Weitere interdisziplinäre Projekte für E-Lkw

Hochleistungsladen Lkw-Fernverkehr (HoLa): Es ist geplant, an vier Standorten entlang der Autobahn A2 zwischen Berlin und dem Ruhrgebiet je zwei Hochleistungsladepunkte mit dem Megawatt Charging System (MCS) aufzubauen, zu betreiben und im realen Logistikbetrieb anzuwenden. Die ersten Netzanschlüsse sind nach Angaben der Projektleitung vom Fraunhofer-Institut für System- und Innovationsforschung ISI und der P3 Group beantragt und die ersten Verträge zwischen Standortbetreibern und den Charge Point Operators (CPO) geschlossen. Im Laufe des nächsten Jahres gehen die HoLa-Standorte voraussichtlich in Betrieb. Weitere Details zu den Standorten will das Projektkonsortium im Herbst bekanntgeben. Am Ende des Projektes sollen zehn Combined Charging System (CCS)-Ladepunkte und acht MCS-Ladepunkte – verteilt auf fünf Standorte – zur Verfügung stehen. Das Bundesministerium für Digitales und Verkehr (BMDV) und die Europäische Union fördern das Projekt.

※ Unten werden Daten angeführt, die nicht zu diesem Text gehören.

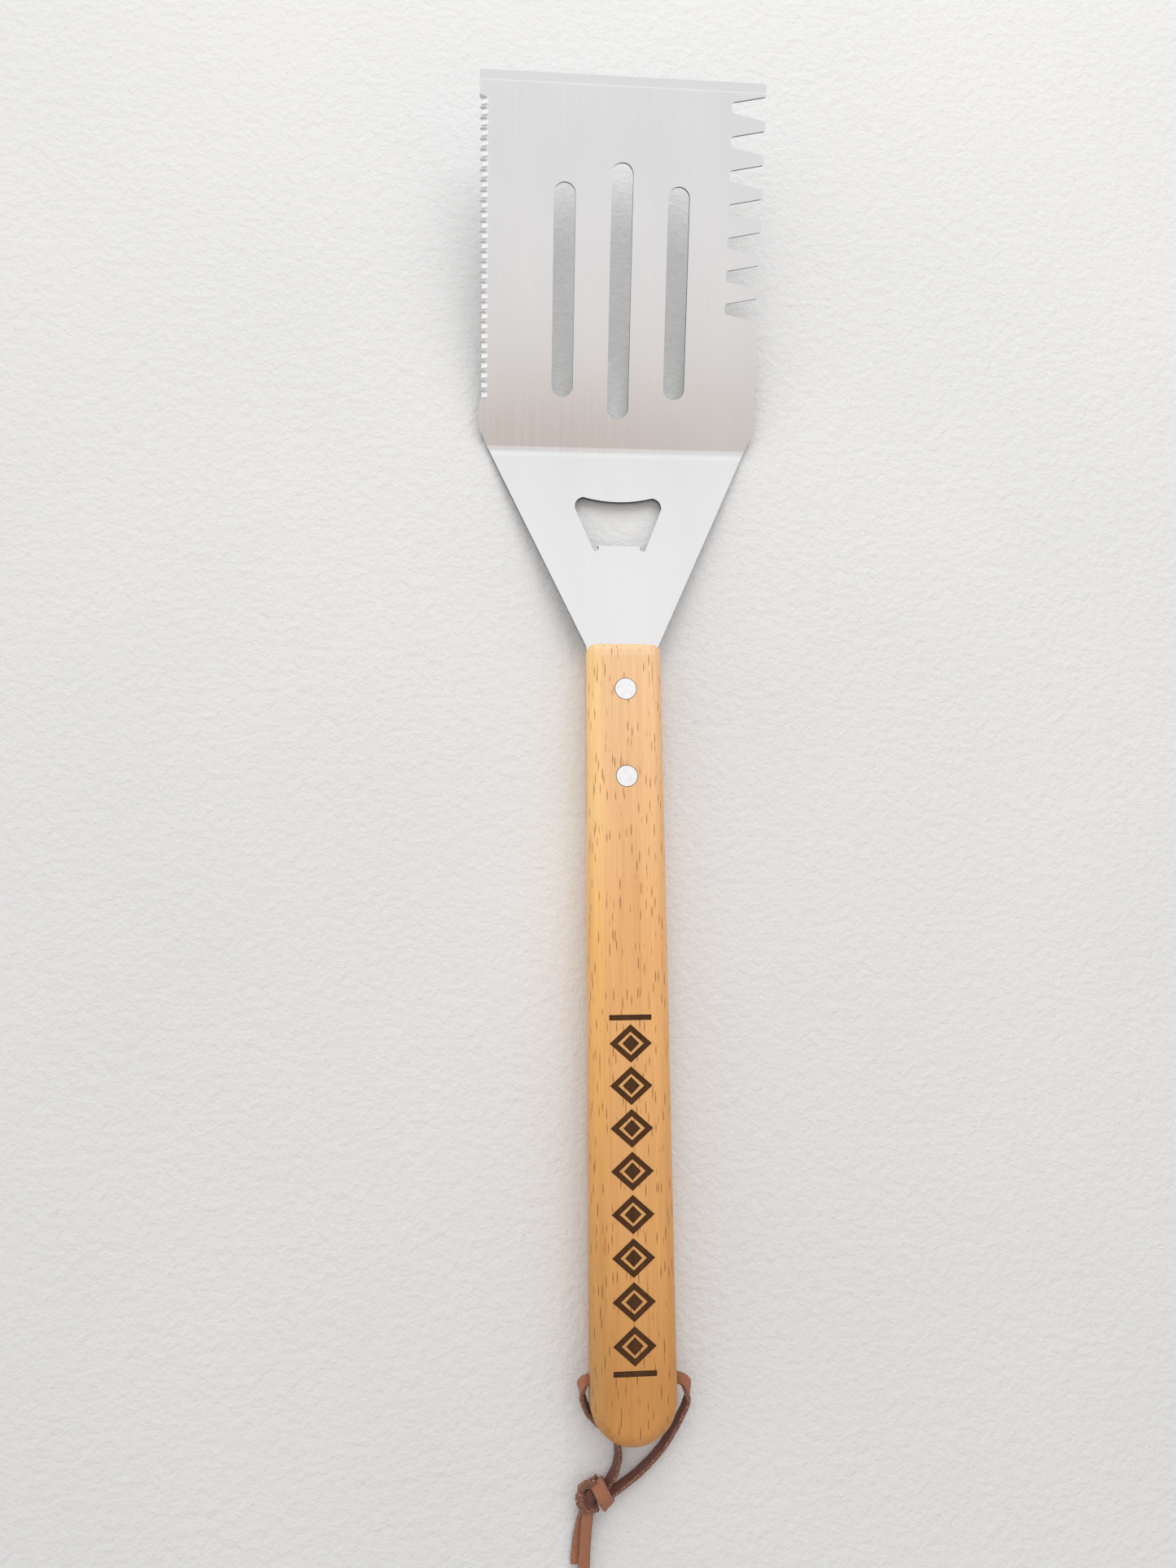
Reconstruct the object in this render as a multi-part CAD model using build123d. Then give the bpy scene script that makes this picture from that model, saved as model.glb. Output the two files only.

Spirit-E: Was sind die Hürden in der Elektrifizierung des Schwerlastverkehrs? Dieser Frage widmen sich Experten aus Industrie und Wissenschaft und erarbeiten Lösungen. Unter anderem wird erforscht, wie bidirektionales Laden und private Ladeinfrastruktur in bestehende Energiesysteme und -netze erfolgreich integriert werden können. Dafür steht private Ladeinfrastruktur an Logistikstandorten künftig externen Spediteuren und deren Fahrzeugen zur Verfügung. An zwei Logistikstandorten entstehen Reallabore, um die Entwicklungsergebnisse in ihrer Praxistauglichkeit zu erproben. Das gemeinsame Forschungsvorhaben führender Unternehmen und Forschungseinrichtungen ist im August 2023 gestartet. Das Bundesministerium für Wirtschaft und Klimaschutz fördert Spirit-E mit einer Laufzeit von drei Jahren im Rahmen des Förderprogrammes „Begleitforschung Elektro-Mobil“. Projektträger ist das Deutsche Zentrum für Luft und Raumfahrt DLR-PT.